Below is a list of the command line options allowed by mannwhitney. Each should be specified as a single argument, with no space between the option code and the following value.
-xffile
Specifies the input file from which the values of the first group of samples, or data set, will be read. This file name can be a single hyphen (-), which will cause input to be read from the standard input. The input file should contain lines of real numbers (floating point numbers in ASCII form), with one or more numbers per line, separated by spaces, tabs, commas, colons, semi-colons, or parentheses. Any number of separators can appear between columns of data, as columns are counted by the number of data values on the line. Missing data values on some lines can throw off the count. If you want a fixed field separator, and only allow one separator between columns, use the -f option below. Numbers will be read only from the column you specify as the X input column, using the -xccolno option below. Blank lines are skipped, but any other lines that don't begin with a number will cause reading to end there, unless it is among those you skip using the -xlskip option. Files generated by joinnum(1) are ideal for use as input files here, but they can come from any other source as well.
-yffile
Specifies the input file from which the second data set will be read, as for the first file above. You can use the same file name for both X and Y, if you take different columns for each data set. However, the standard input (-) should only be specified for one of these, as it can't reopen it to reread it.

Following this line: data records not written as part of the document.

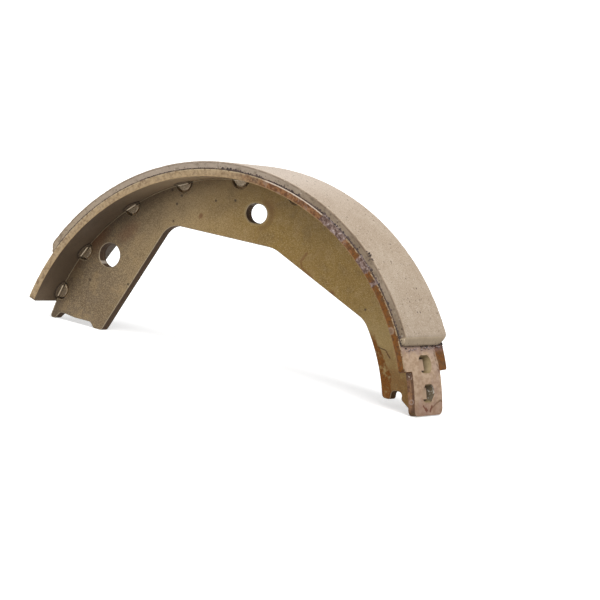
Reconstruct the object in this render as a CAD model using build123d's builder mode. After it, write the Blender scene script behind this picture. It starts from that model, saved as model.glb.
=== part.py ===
"""Drum brake shoe: a flat steel web, a curved steel table and a bonded friction lining.

The shoe stands as an arch on its own ends, as it does on a bench. +X runs along its length, +Y along
the axis of the drum that it works in, and +Z up. The origin is the middle of its length and width,
at the level that its feet stand on. Angles are counted about the drum's axis, in degrees from +X
towards +Z.
"""

import os
from math import asin, cos, degrees, hypot, radians, sin, sqrt, tan

from build123d import *

os.makedirs("parts", exist_ok=True)

# Layers, from the drum inwards
drum_radius = 114.3
lining_thickness = 3.6
bond_thickness = 0.2
table_thickness = 3.4

lining_inner_radius = drum_radius - lining_thickness
table_outer_radius = lining_inner_radius - bond_thickness
table_inner_radius = table_outer_radius - table_thickness

# Width of the table, which the lining nearly covers
table_width = 42.0
lining_side_step = 0.4

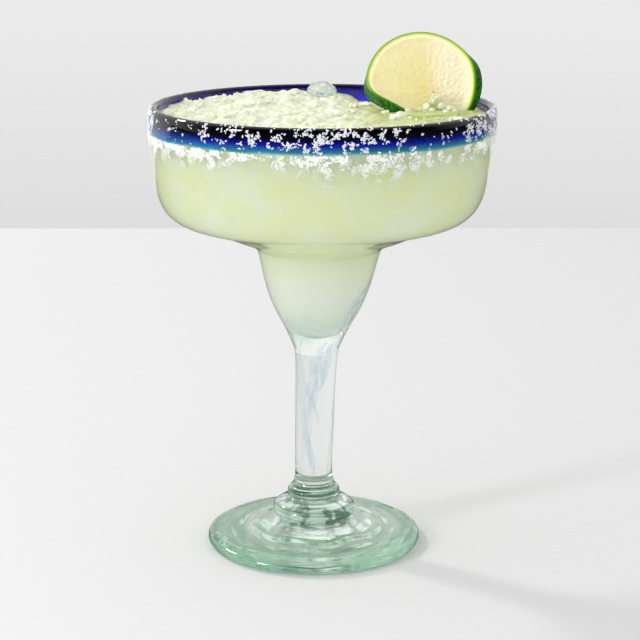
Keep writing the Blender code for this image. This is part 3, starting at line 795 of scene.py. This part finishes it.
mottled = add_node(tree, "ShaderNodeMix", {
    "Factor": mottle.outputs["Fac"], 6: flesh.outputs["Color"], 7: colour("DCD27E")}, data_type="RGBA")
skinned = add_node(tree, "ShaderNodeMix", {
    "Factor": skin.outputs["Result"], 6: mottled.outputs[2], 7: colour("FAF4DC")}, data_type="RGBA")
# Between full sacs the juice is deeper, so it looks more yellow
right_half = add_node(tree, "ShaderNodeMapRange", {
    "Value": axes.outputs["X"], "From Min": -4 * MM, "From Max": 4 * MM, "To Min": 0.15, "To Max": 0.6})
between = add_node(tree, "ShaderNodeMapRange", {
    "Value": small_sacs.outputs["Distance"], "From Min": 0.25, "From Max": 0.65})
deeper = add_node(tree, "ShaderNodeMath", {
    0: right_half.outputs["Result"], 1: between.outputs["Result"]}, operation="MULTIPLY")
sacked = add_node(tree, "ShaderNodeMix", {
    "Factor": deeper.outputs[0], 6: skinned.outputs[2], 7: colour("F3E2A0")}, data_type="RGBA")
# The right half bends forward to face the light at the left, and it is painted paler: painted light
right_half_painted_light = add_node(tree, "ShaderNodeMix", {
    "Factor": right_half.outputs["Result"], 6: sacked.outputs[2], 7: colour("FBF4E0")}, data_type="RGBA")
pith = add_node(tree, "ShaderNodeMapRange", {
    "Value": from_middle.outputs["Value"], "From Min": WHEEL_RADIUS - RIND_WIDTH - PITH_WIDTH,
    "From Max": WHEEL_RADIUS - RIND_WIDTH - 0.5 * PITH_WIDTH})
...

If either this option or the -xffile option is omitted, the missing data will be made up from an ascending sequence of 1 to n, where n is the number of points taken from the other file. If you make use of this feature, it is expected that you will use an appropriate scaling factor for the sequence, to scale it to the somewhere within the 0 to 1 range. This allows you to compare one data set to an even distribution. At least one file must be specified. Usually this is the Y file.
-xlskip or -ylskip
Specifies the number of non-blank lines to skip at the start of the X or Y data file, before reading in numbers. By default, none are skipped.
-xnnlines or -ynnlines
Specifies the number of values to read from the X or Y data file. By default, it continues until end of file is reached. If this number is specified, and less values are read, you will get a warning message.
-xccolno or -yccolno
Specifies the column from which numbers will be read in the X or Y data file. This is column 1 by default.
-xsscale or -ysscale
Specifies a scaling factor by which numbers read in for the X or Y data file will be multiplied. This factor is 1 by default. The angular data is assumed to represent cyclical values, in a range of 0 to 1, with 0 representing the start of the cycle and 1 the end. If your data are not in this format, you will need to provide the appropriate scaling, e.g. .01 for data that are in a range of 0 to 100 (percentages of cycle), or .002777777777 for data that are in a range of 0 to 360 (angle in cycle, in degrees).
-xooffset or -yooffset
Specifies an offset by which numbers read in for the X or Y data file will be shifted. This number is added to the data after it is scaled by the scaling factor. This offset is 0 by default.
-f[separator]
Specifies that data in the data files have fixed field separators, and are not free-format. If a separator is given, this will be the only field separator allowed in the files. If omitted, any single one of the following will be allowed as a separator: tab, comma, colon, semi-colon, or parentheses. Only one separator will be allowed between each column, so if two separators appear in a row with no number in between for the column you selected, the data value is assumed to be missing and the line is skipped.
-hhoming-angle
Specifies the homing angle to be used for the homing strength test. This is an alternate form of the Mann-Whitney test for angular statistics, where instead of normalizing data to their mean angles to compare dispersion in two populations, data are normalized to a specified homing angle to compare homing strength in two populations. This test is described in section 6.10.2 of Batschelet's book.
-pprobability
Specifies the probability desired for selecting the Mann-Whitney critical value. A default value of .005 is assumed. The program can only calculate critical values for the following priorities: .005, .025, .050, .950, .975, and .995. The one closest to the value you specify is the one that will be used. Depending on the sample sizes, the critical value for this probability may be calculated exactly, or approximated. If either sample size is over 20, or the combined sample size is over 32, the critical value is calculated by an improved normal approximation described by Hodges, Ramsey and Wechsler, 1990. These approximations may be slightly inaccurate, especially if one of the sample sizes is still 10 or less, and should be manually checked against a Mann-Whitney critical value table. For smaller sample sizes, where an exact probability calculation can be performed in a reasonable length of time, the critical value is determined by the method described by R. C. Milton, J. Am. Stat. Assn. 59(37): 925-934, Sept. 1964.
-v
Specifies verbose output. The mean angles or homing angle will be shown, as well as a note about approximations of the critical value for small sample sizes. With two or more -v options, more verbosity is selected, and the program will show the normalized angles and their rankings.
 

SEE ALSO

joinnum(1), genplot(1)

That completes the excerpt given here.